It’s a year since Daesh’s so-called Capital Raqqa was liberated.
The lengthy campaign marked the end of significant int’l efforts to end Daesh’s occupation of swathes of Iraq and Syria. But Daesh had already prepared a narrative that would allow them to maintain sway with its followers and inspire hatred and terrorism in their name.
Back in May 2016 Abu Muhammad al-Adnani, a senior Daesh member, released a statement which foreshadowed a change in narrative from focusing on military success, state provision and Sunni supremacy (amongst others) to one that would allow Daesh to lose territory yet claim continued success and relevance.
"Do you consider defeat to be the loss of a city or the loss of territory? ...would we be defeated, and you victorious, if you take Mosul or Sirte or Raqqa, or even all the cities? ...Absolutely not! True defeat is the loss of will and desire to fight."

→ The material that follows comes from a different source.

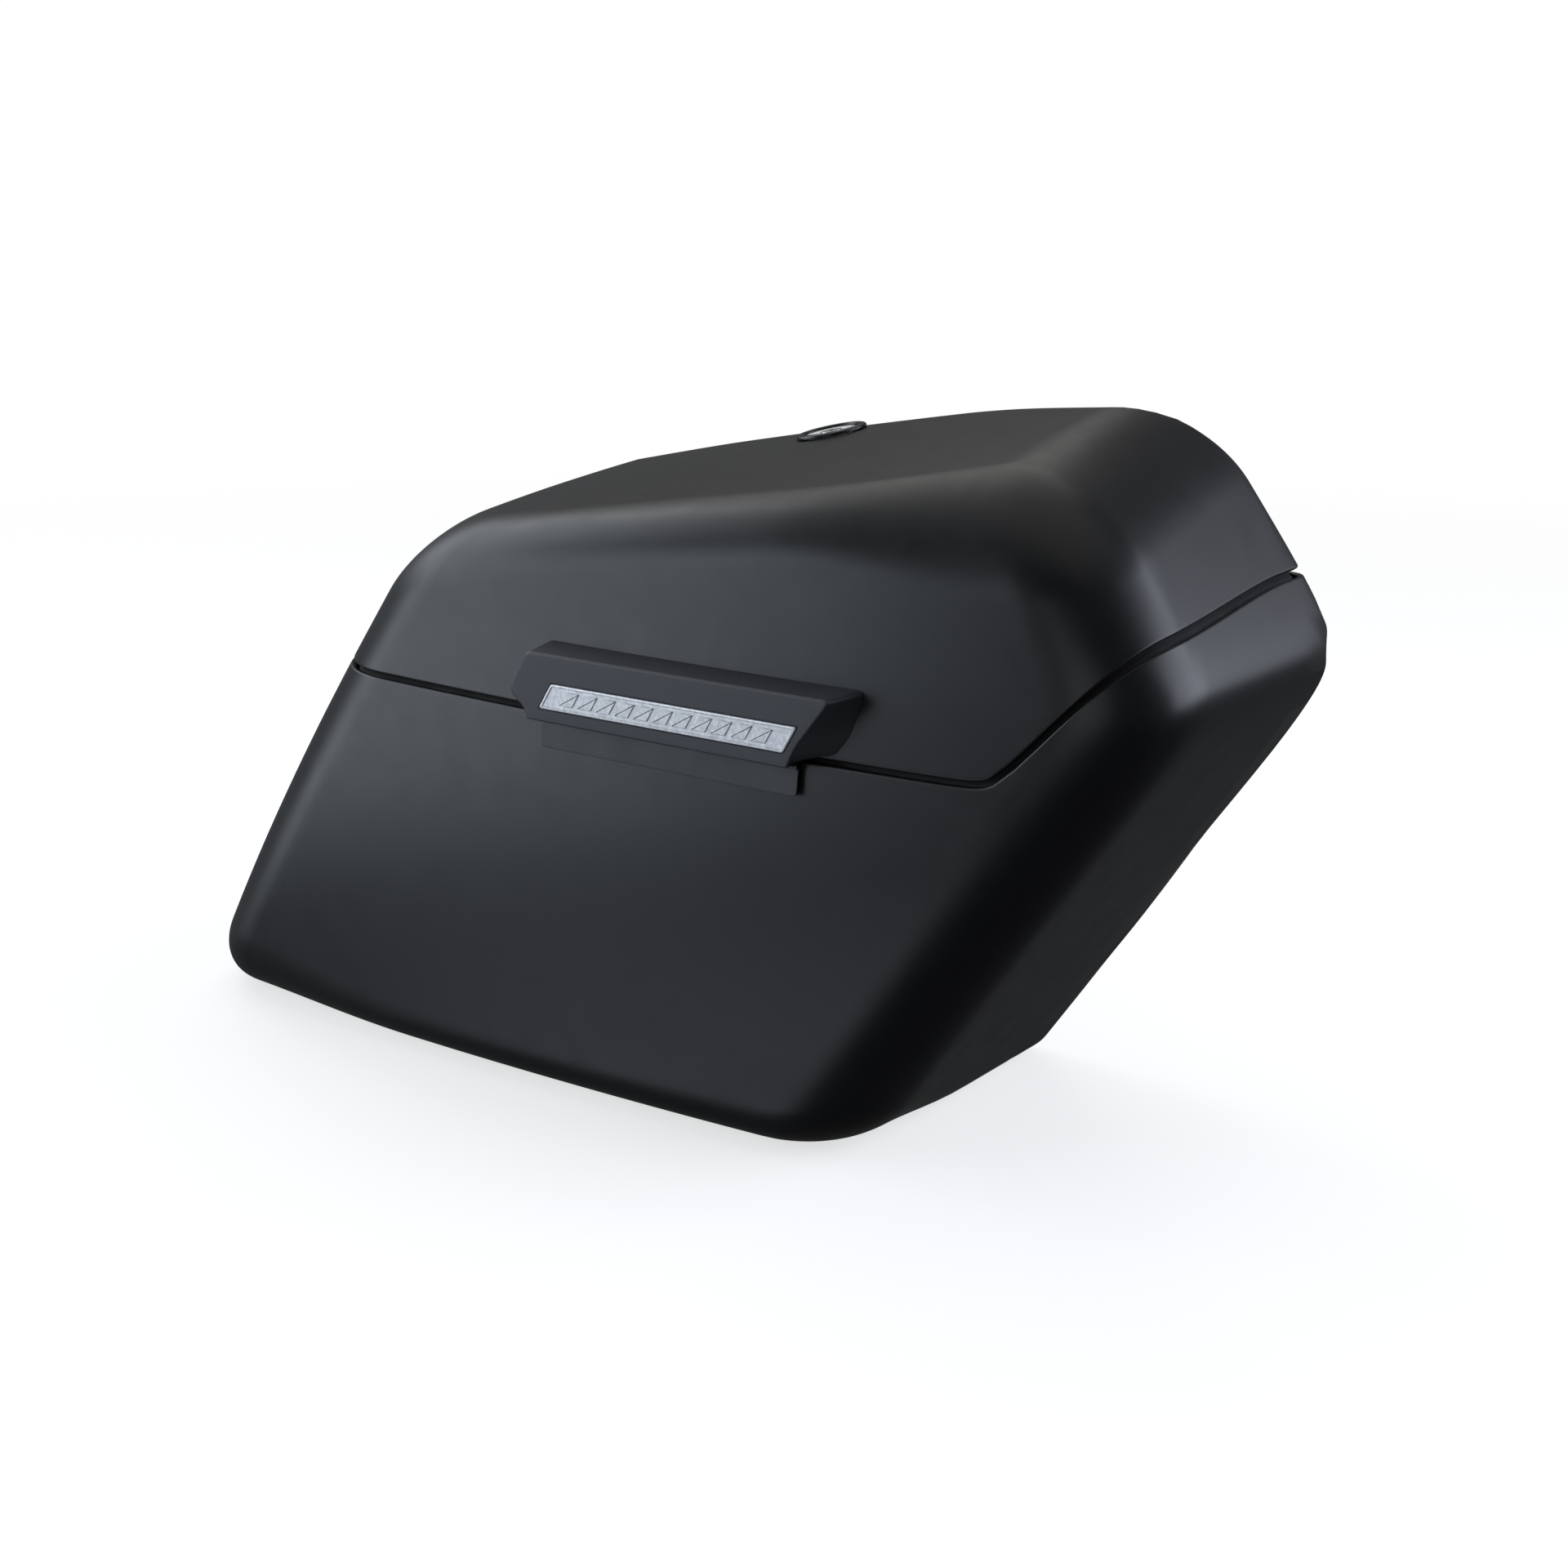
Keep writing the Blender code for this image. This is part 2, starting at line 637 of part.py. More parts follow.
def leaf_outline(z_range):
    """Section of a leaf lying on the outer face."""
    middle = 0.5 * (LEAF_X[0] + LEAF_X[1])
    low, high = [(face_y(middle - 0.02, z) - CLEARANCE, z) for z in z_range]
    tilt = math.atan2(high[0] - low[0], high[1] - low[1])
    out = Vector((-math.cos(tilt), math.sin(tilt))) * LEAF_T
    return low, high, (high[0] + out.x, high[1] + out.y), (low[0] + out.x, low[1] + out.y)


def hinge_leaf(name, z_range, first, parent, web_z, web_depth, screw_z, screw_r):
    """Hinge leaf with its knuckles and the webs that join them."""
    spans = knuckle_spans()[first::2]
    leaf = add_piece(name, outline_mesh(leaf_outline(z_range), LEAF_X[0], LEAF_X[1], 0, name), STEEL, parent, False)
    rolls = [rod_mesh((low, HINGE_Y, HINGE_Z), (high, HINGE_Y, HINGE_Z), KNUCKLE_R, 12) for low, high in spans]
    combine(leaf, join_meshes(f"{name}_rolls", rolls), "UNION")
    webs = [box_mesh((low, HINGE_Y + 0.0012, web_z[0]), (high, HINGE_Y + web_depth, web_z[1])) for low, high in spans]
    combine(leaf, join_meshes(f"{name}_webs", webs), "UNION")
    cuts = [rod_mesh((LEAF_X[0] - 0.01, HINGE_Y, HINGE_Z), (LEAF_X[1] + 0.01, HINGE_Y, HINGE_Z), PIN_R + CLEARANCE, 10)]
    cuts += [rod_mesh((x, -0.12, screw_z), (x, -0.08, screw_z), screw_r, 8) for x in HINGE_SCREW_X]
    combine(leaf, join_meshes(f"{name}_cuts", cuts), "DIFFERENCE")


def build_hinge(case, lid):
    """Piano hinge under the cover: two leaves, the pin and the screws."""
    hinge_leaf("hinge_base_leaf", BASE_LEAF_Z, 0, case, (0.2030, HINGE_Z), 0.0034, BASE_SCREW_Z, 0.0017)
    hinge_leaf("hinge_lid_leaf", LID_LEAF_Z, 1, lid, (HINGE_Z, 0.2140), 0.0045, LID_SCREW_Z, 0.0019)
    start = (LEAF_X[0] - 0.0005, HINGE_Y, HINGE_Z)
    end = (LEAF_X[1] + 0.0005, HINGE_Y, HINGE_Z)
    add_piece("hinge_pin", rod_mesh(start, end, PIN_R, 10, "hinge_pin"), BRIGHT, case)
    for number, x in enumerate(HINGE_SCREW_X, 1):
        head = face_y(x, BASE_SCREW_Z) + WALL + 0.0008
        screw = screw_mesh((x, head, BASE_SCREW_Z), (0, -1, 0), 0.0028, 0.0018, 0.0014, WALL + 0.0018, 8)
        add_piece(f"hinge_base_screw_{number}", screw, BRIGHT, case)
        head = face_y(0.026, LID_SCREW_Z) - LEAF_T - 0.0011
        screw = screw_mesh((x, head, LID_SCREW_Z), (0, 1, 0), 0.0030, 0.0018, 0.0014, 0.008, 8)
        add_piece(f"hinge_lid_screw_{number}", screw, BRIGHT, lid)


def cover_grid(rows, depth):
    """Grid of points between the left and right edges of each row of the cover."""
    grid = []
    for z, left, right in rows:
        spots = [left + (right - left) * index / COVER_COLUMNS for index in range(COVER_COLUMNS + 1)]
        grid.append([(x, depth(x, z), z) for x in spots])
    return grid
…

This did not become a common narrative deployed in their propaganda until closer to the fall of Raqqa and Mosul, but we must remember that terrorists will always find narratives that enable them to continue their criminality, and that most will march under any flag or narrative that gives power and creates opportunity to pursue criminality and cruelty.
The threat of Daesh remains, albeit significantly reduced, but we must not forget that even without territory, and with significantly reduced forces, divisive narratives that so easily switch and adapt, coupled with the offer of a supportive community where individuals can forge new identities and pursue behaviours anathema to wider society, will allow terrorist groups to continue to appeal, recruit, attack, and ultimately stay alive.